なかでもカヌー探険のキャストは日焼けしてたくましい。カヌー探検のキャストは自力でカヌーを漕ぐため、ほかのどんなアトラクションキャストよりも体力を必要とする。

 上腕二頭筋がムキムキのカヌー探検キャスト・西堀君に聞いたことがある。

「西堀君はいいカラダしてるけど、ここに来る前に何かやっていたの?」

「いえ、まったくやっていません」

「でもムキムキじゃない」

「ホントに何もやってなくて、ここで3年間、働いているうちに自然とこんなカラダになっちゃいました」

「配属で自分の希望とか体力検査はなかったの?」

「とくにありません。僕も最初はきつかったですけど、向き不向き関係なく、やるしかなければ人間やれるもんです」

 たしかにそんなものかもしれない。女性も何人かいる*が、みんな西堀君と同じく、ムキムキの腕をしていた。彼ら彼女らは、カヌー探検キャストをしているうち、必然的にそういう体に“進化”していくのであった。

 一方、フードサービスキャストはチームプレイが基本の、女性が多い職場である。

 40代から50代と思われる、4人組の女性だった。コスチュームから明らかにフードサービスのキャストだとわかる。

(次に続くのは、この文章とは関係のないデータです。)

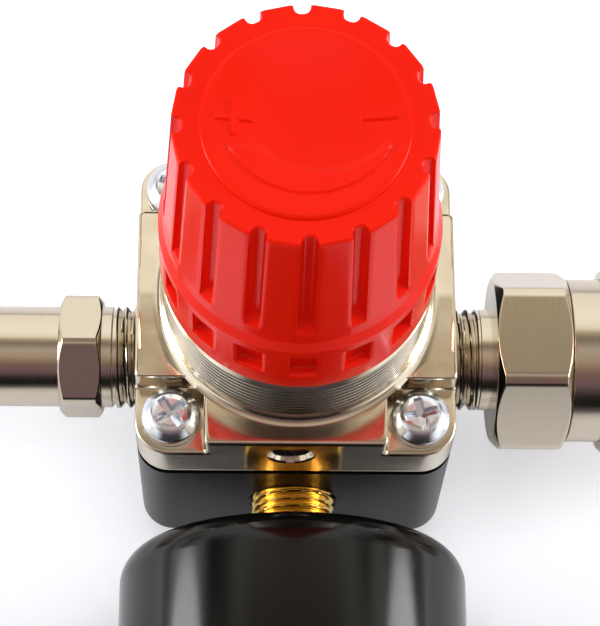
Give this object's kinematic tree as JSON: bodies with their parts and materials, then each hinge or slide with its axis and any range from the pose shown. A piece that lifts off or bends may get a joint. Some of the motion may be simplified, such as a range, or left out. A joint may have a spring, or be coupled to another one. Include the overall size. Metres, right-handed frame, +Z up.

「今度、新しく入った前田さんだけど、何回教えても作業手順を間違えるのよ。足手まといだから、いないほうがマシ」

「そうそう。何度も何度もおんなじことを聞いてくるからホント面倒くさい。それなのに、人が教えているときに全然メモも取らないし。それで覚えられるわけないでしょって」

「山本さんが教育係でしょ。でも山本さんも、前田さんが可愛いからって鼻の下を長くして注意もしないのよ。そのシワ寄せが来るのが全部私のところ。ああ腹立つ」

“夢の国”のバックステージの現実である。彼女たちにしてみれば、ストレス解消の時間なのかもしれないが、横で聞かされるこちらはたまらない。

 自分がいないところでこんなにシビアなことを言われていたらと肝を冷やしながら、隣の席でひとり静かにサンドイッチをほおばるのだった。